The BIO convention takes place annually in Boston, MA. It is a premier biotech conference with over 500 educational sessions. One of Govig’s executive recruiters, Cynthia Mason, attended the 2018 conference in June. During a panel discussion consisting of biotechnology executives, she asked the panel how they were managing to train and develop the people they hire to meet scientific technical challenges. One CEO (chief executive officer) gave an awkward laugh and replied that companies were not doing enough to solve the problem. Another executive on the panel, a CCO (chief commercial officer), answered that more should be done to manage and retain millennial employees. Both executives recognized the problem but offered no firm solutions.
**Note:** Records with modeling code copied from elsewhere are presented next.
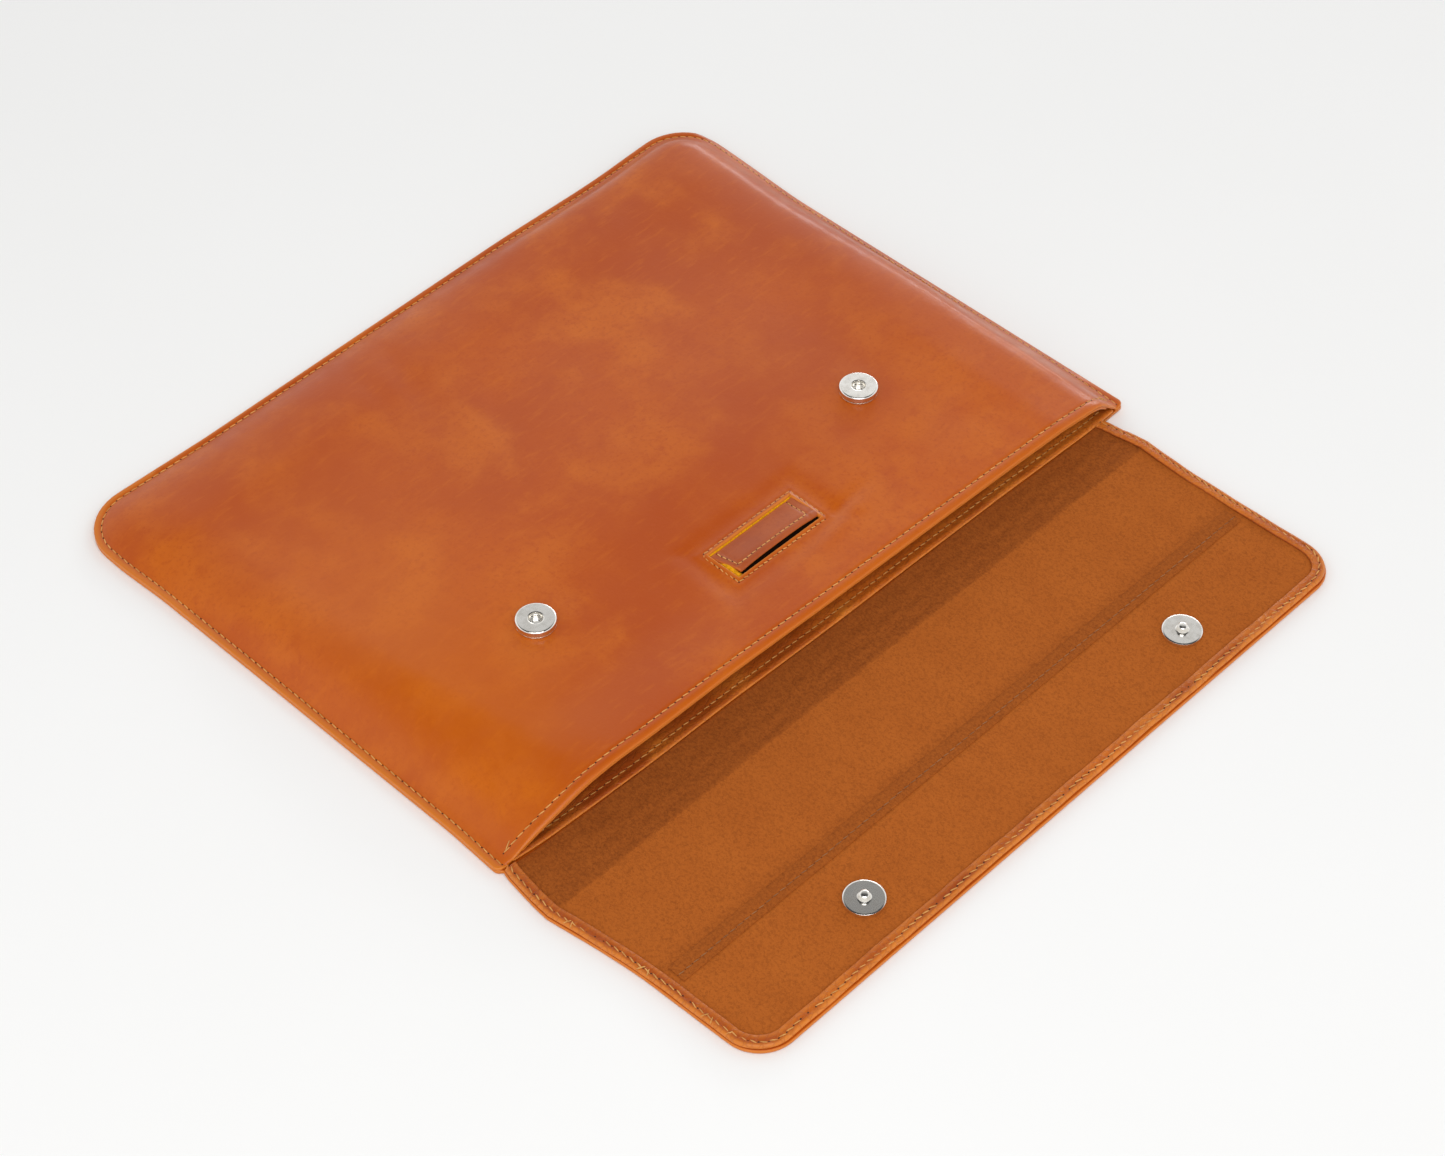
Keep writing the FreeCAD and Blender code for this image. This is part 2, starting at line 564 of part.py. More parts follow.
def make_flap():
    """Flap leather, suede, turned border, joining tape and thread."""
    near, far = "(dims.flap_crease_width / 2)", "(dims.flap_tip_width / 2)"
    start, end = "-dims.leaf_gap", "-dims.flap_length"
    corners = [(f"-{near}", start), (near, start), (far, end), (f"-{far}", end)]
    free = [((2, 3), "dims.flap_corner_radius")]
    leather = plate("flap_leather", corners, "dims.leather", CREASE_Y, "0", free)
    recess = new_sketch(leather, "washer_recess", "dims.leather")
    for sign in SIDE_SIGN.values():
        add_circle(recess, WASHER_ROOM, f"{sign} * dims.snap_spacing / 2", "-dims.snap_from_mouth")
    cut(leather, recess, "(dims.washer_thickness + dims.prong_thickness)")
    lining = plate("flap_lining", corners, "dims.lining", CREASE_Y, "dims.leather", free)
    slots = new_sketch(lining, "snap_slots")
    for sign in SIDE_SIGN.values():
        add_prong_slots(slots, f"{sign} * dims.snap_spacing / 2", "-dims.snap_from_mouth")
    cut(lining, slots)

    length = "(-dims.flap_length)"
    open_band("flap_border", near, far, length, "0", "dims.border_width", BORDER_GAP,
              "dims.flap_corner_radius", "dims.border_thickness", CREASE_Y, FLAP_TOP)
    open_band("flap_border_stitching", near, far, length, "dims.border_stitch_inset",
              "dims.thread_width", f"({BORDER_GAP} + dims.stitch_end)", "dims.flap_corner_radius",
              "dims.thread_height", CREASE_Y, f"({FLAP_TOP} + dims.border_thickness)")

    tape_half = f"({far} - dims.border_width)"
    tape_y0 = "-(dims.tape_from_crease + dims.tape_width / 2)"
    tape_y1 = "-(dims.tape_from_crease - dims.tape_width / 2)"
    plate("flap_tape", rectangle_corners(tape_half, tape_y0, tape_y1), "dims.tape_thickness",
          CREASE_Y, FLAP_TOP)
    row_y0 = "-(dims.tape_from_crease + dims.thread_width / 2)"
    row_y1 = "-(dims.tape_from_crease - dims.thread_width / 2)"
    plate("flap_tape_stitching",
          rectangle_corners(f"({tape_half} - dims.stitch_end)", row_y0, row_y1),
          "dims.thread_height", CREASE_Y, f"({FLAP_TOP} + dims.tape_thickness)")


make_back()
make_front_panel()
make_front_lining()
open_band("perimeter_stitching", HALF_BODY, HALF_BODY, "dims.body_depth",
          "dims.seam_stitch_inset", "dims.thread_width", "dims.stitch_end",
          "dims.closed_corner_radius", "dims.thread_height", MOUTH_Y,
          "(2 * dims.leather)")
make_keeper()
for side in SIDE_SIGN:
    make_socket(side)
make_spine()
make_flap()
for side in SIDE_SIGN:
    make_stud(side)
doc.recompute()

for item in doc.Objects:
    if "Invalid" in item.State or "Error" in item.State:
        raise RuntimeError(f"{item.Name}: {item.State}")
for part in subparts:
    if part.Shape.isNull() or not part.Shape.isValid() or len(part.Shape.Solids) != 1:
        raise RuntimeError(f"{part.Label} is not one valid solid")

os.makedirs("parts", exist_ok=True)
for part in subparts:
    part.Shape.exportStep(f"parts/{part.Label}.step")
print(len(subparts), "sub-parts; spine", round(number(SPINE), 2), "mouth y",
      round(number(MOUTH_Y), 2), "crease y", round(number(CREASE_Y), 2))
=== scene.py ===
"""Looks of the leather laptop sleeve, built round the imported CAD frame.

Metres, same frame as the CAD: X along the mouth, +Y towards the closed edge, the flap on
the -Y side, +Z up.  Leather and suede leaves are meshes with thickness and rounded rims,
every stitch is its own little piece of thread, and the snaps are turned profiles.
"""
import json
import math

import bpy
import numpy as np
from mathutils import Matrix, Vector


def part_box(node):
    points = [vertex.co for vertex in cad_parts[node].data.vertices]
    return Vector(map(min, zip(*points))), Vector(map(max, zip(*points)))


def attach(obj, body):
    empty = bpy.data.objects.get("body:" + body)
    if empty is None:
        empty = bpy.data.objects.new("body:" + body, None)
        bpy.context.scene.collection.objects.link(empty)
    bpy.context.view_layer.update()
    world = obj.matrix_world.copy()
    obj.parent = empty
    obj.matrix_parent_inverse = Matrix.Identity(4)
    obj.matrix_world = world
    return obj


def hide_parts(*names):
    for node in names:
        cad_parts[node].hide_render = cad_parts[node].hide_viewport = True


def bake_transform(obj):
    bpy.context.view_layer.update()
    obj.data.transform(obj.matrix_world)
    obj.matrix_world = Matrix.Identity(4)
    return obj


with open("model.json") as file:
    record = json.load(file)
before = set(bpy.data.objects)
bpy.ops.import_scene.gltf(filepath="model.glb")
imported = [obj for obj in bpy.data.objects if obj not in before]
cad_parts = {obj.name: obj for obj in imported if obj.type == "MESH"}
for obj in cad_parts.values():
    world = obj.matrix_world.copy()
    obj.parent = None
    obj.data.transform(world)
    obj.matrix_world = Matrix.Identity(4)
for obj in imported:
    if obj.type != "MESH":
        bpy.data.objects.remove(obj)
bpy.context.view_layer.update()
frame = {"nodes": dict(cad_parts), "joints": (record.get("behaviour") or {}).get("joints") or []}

MM = 0.001

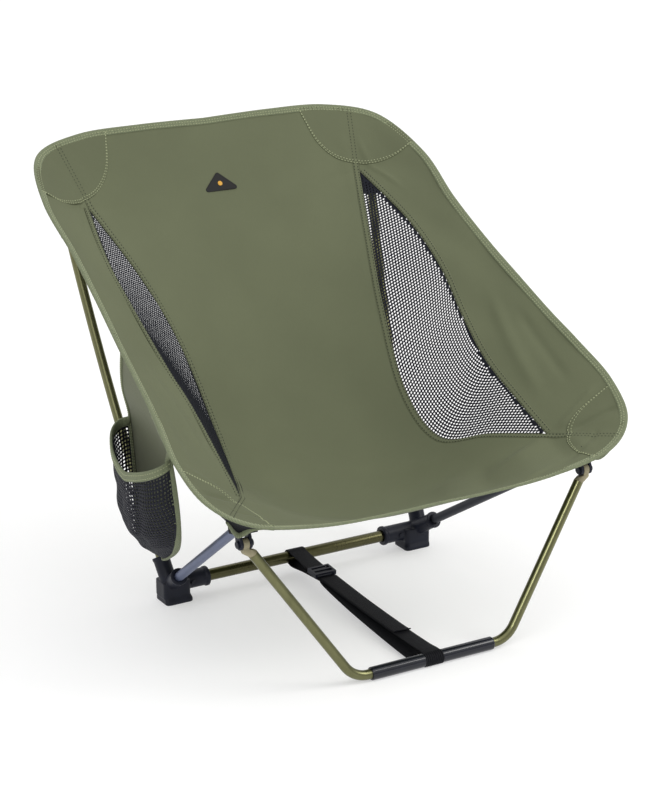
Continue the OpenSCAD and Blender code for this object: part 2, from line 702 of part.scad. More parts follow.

A few months later, another Govig executive recruiter, Jack Hall, attended the NY/NJ CEO Biopharma forum in New Jersey. This annual event is intended for senior-level life sciences executives to network and discuss industry challenges and opportunities. During panel discussions, another attendee raised the issue of the shortage of trained biotechnology professionals, characterizing the problem as a “war for talent.” A CEO on the panel offered their strategy. They recommended that companies “grab” new talent as quickly as possible. If no positions are open, their company will create a position for someone who can bring value and new ideas.
Industry leaders are recognizing that new strategies are needed in this “war for talent.” Fast-paced innovations in biotechnology and expanding biopharma production fuel the need for qualified, talented people. Companies must come up with strategies to attract, train and retain high-quality biotechnology professionals.